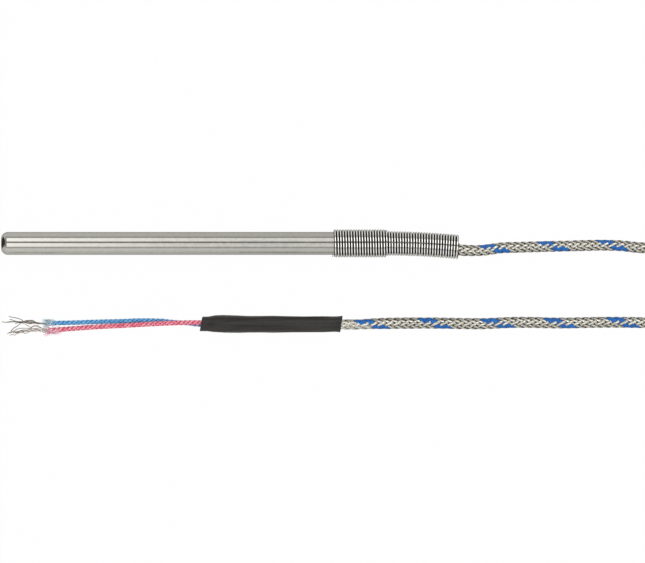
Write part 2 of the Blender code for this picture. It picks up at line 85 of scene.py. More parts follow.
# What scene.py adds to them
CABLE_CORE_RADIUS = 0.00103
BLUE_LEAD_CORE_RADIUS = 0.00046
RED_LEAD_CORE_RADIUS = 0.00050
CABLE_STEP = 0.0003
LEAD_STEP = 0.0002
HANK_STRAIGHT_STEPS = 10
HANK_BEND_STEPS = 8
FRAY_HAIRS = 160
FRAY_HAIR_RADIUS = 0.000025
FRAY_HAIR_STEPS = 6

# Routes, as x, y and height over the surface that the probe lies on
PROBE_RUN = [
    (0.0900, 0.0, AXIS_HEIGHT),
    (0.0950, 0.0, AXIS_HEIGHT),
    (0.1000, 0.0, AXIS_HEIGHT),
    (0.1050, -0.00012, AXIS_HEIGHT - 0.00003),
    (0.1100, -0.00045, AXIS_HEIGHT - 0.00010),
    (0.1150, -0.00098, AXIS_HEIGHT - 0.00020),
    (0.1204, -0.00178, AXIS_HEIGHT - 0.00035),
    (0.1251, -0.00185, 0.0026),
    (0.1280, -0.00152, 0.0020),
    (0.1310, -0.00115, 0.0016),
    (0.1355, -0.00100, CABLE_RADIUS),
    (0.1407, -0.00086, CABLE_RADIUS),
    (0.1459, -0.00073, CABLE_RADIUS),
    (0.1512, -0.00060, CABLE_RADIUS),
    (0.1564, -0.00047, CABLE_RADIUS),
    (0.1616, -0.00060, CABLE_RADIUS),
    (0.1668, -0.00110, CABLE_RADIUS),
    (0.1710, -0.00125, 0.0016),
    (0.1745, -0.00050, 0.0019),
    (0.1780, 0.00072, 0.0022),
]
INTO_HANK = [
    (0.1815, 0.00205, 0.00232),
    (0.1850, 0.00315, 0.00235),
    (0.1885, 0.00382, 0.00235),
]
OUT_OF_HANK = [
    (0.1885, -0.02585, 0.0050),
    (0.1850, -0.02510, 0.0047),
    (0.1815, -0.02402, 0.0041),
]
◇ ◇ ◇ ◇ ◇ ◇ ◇
● Short task
Each line from the top of the material above through the line with "FRAY_HAIR_STEPS = 6" must be echoed exactly, and no other line.

● Exercise result
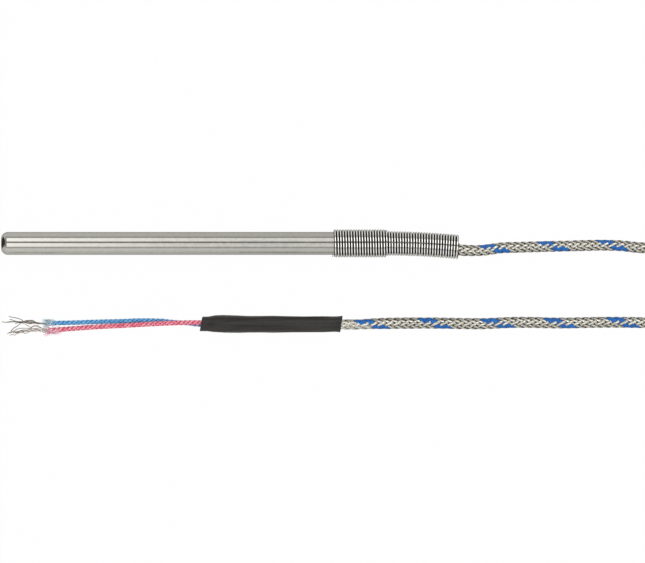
Write part 2 of the Blender code for this picture. It picks up at line 85 of scene.py. More parts follow.
# What scene.py adds to them
CABLE_CORE_RADIUS = 0.00103
BLUE_LEAD_CORE_RADIUS = 0.00046
RED_LEAD_CORE_RADIUS = 0.00050
CABLE_STEP = 0.0003
LEAD_STEP = 0.0002
HANK_STRAIGHT_STEPS = 10
HANK_BEND_STEPS = 8
FRAY_HAIRS = 160
FRAY_HAIR_RADIUS = 0.000025
FRAY_HAIR_STEPS = 6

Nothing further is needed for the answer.